▸ **Objective**
Repeat word for word the line with "Write the FreeCAD" and every line after it until the records below run out.

= = = = =

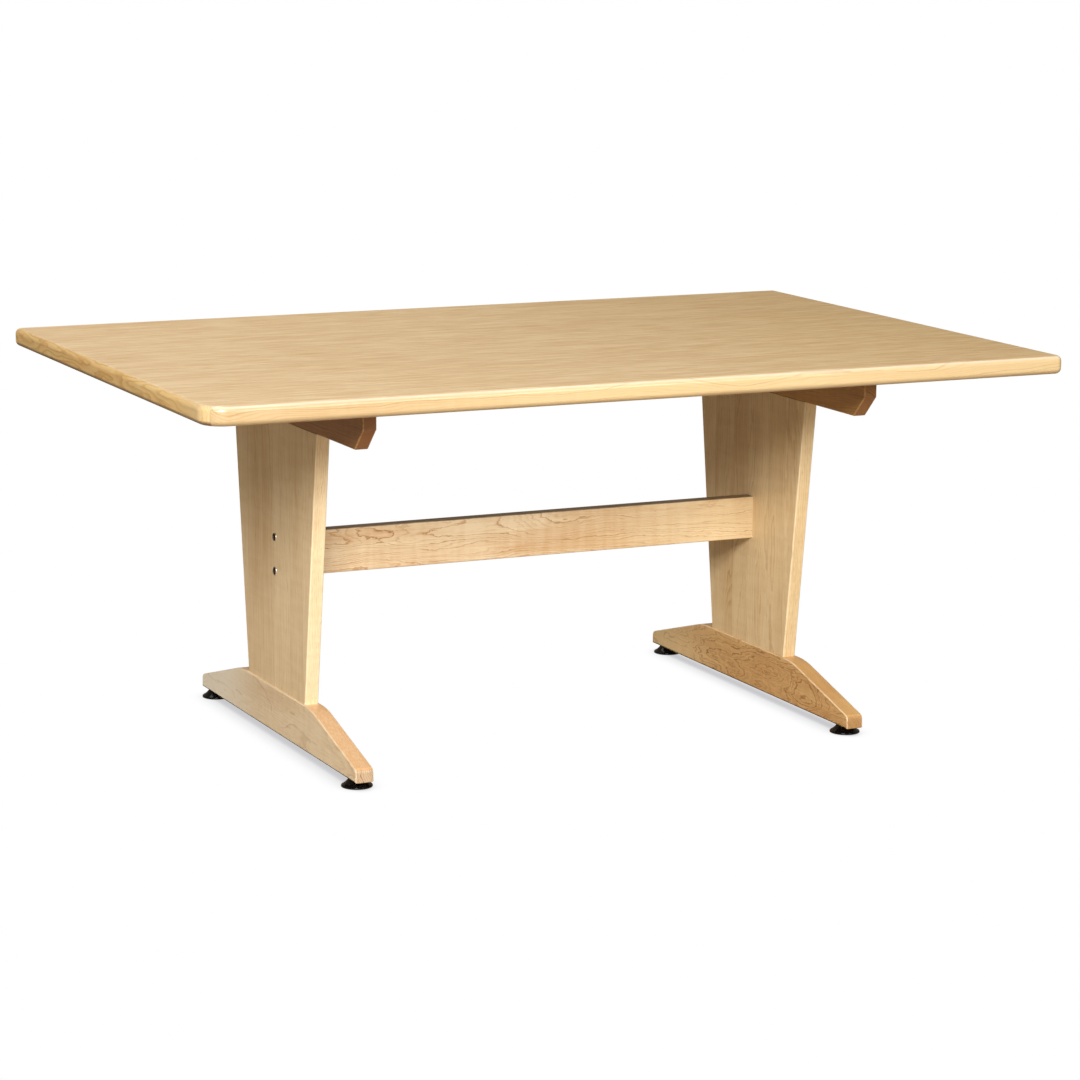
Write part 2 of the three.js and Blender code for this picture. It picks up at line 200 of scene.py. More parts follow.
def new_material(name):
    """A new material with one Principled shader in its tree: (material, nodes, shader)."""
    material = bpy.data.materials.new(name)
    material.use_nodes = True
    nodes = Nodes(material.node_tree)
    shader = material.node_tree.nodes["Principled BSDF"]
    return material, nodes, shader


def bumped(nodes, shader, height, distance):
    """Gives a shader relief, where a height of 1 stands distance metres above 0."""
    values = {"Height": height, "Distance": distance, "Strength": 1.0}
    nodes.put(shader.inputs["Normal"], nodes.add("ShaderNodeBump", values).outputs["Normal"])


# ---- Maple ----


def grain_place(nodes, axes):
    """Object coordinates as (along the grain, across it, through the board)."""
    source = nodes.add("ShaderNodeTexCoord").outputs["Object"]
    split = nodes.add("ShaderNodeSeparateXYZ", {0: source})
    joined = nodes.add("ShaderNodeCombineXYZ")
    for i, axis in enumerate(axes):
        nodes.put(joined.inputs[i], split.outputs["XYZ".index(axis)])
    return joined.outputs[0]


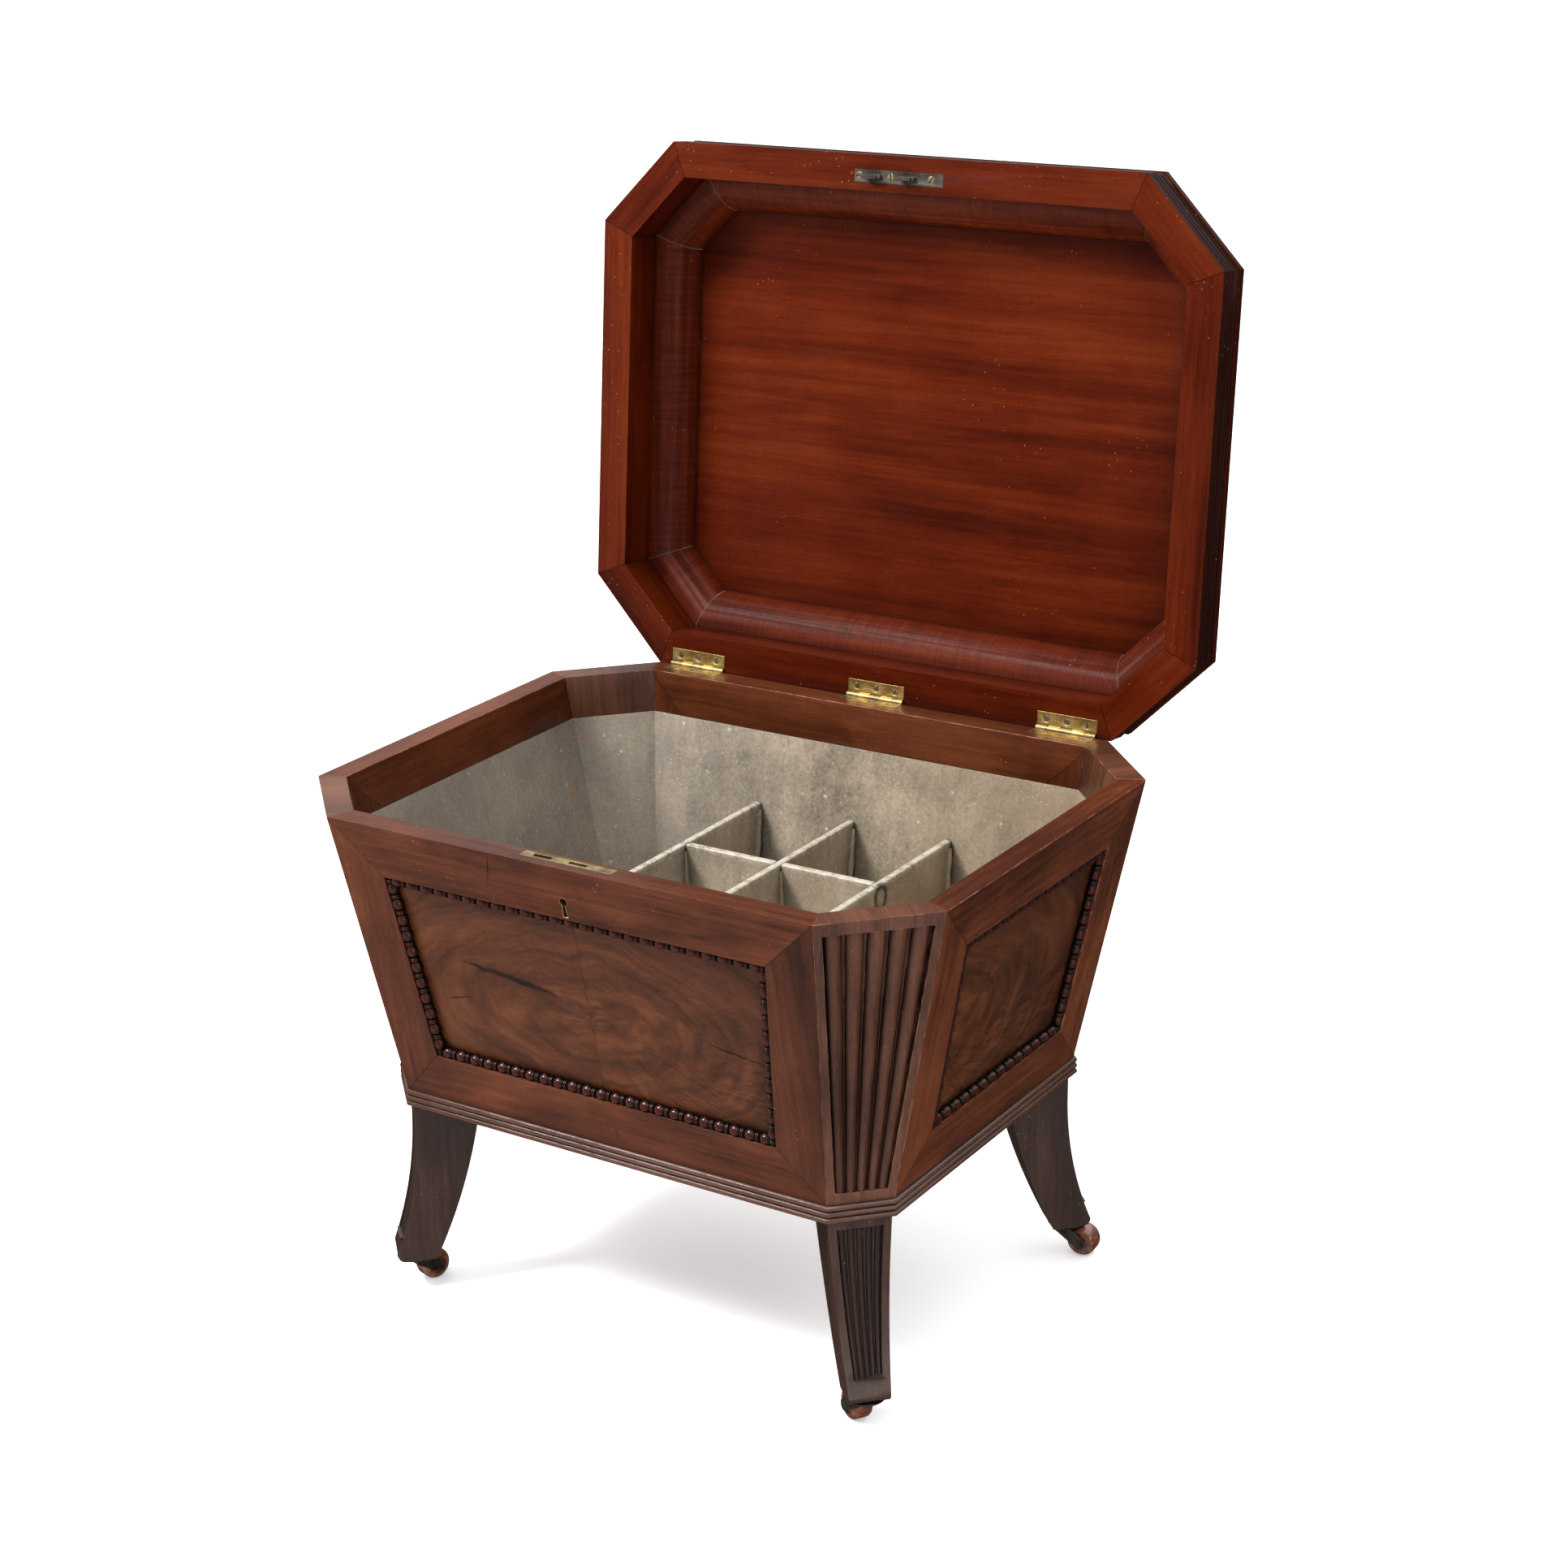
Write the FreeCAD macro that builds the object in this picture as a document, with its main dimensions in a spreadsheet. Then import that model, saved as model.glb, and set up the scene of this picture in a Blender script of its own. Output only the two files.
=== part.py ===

= = = = =

▸ **Solution for this task**
Write the FreeCAD macro that builds the object in this picture as a document, with its main dimensions in a spreadsheet. Then import that model, saved as model.glb, and set up the scene of this picture in a Blender script of its own. Output only the two files.
=== part.py ===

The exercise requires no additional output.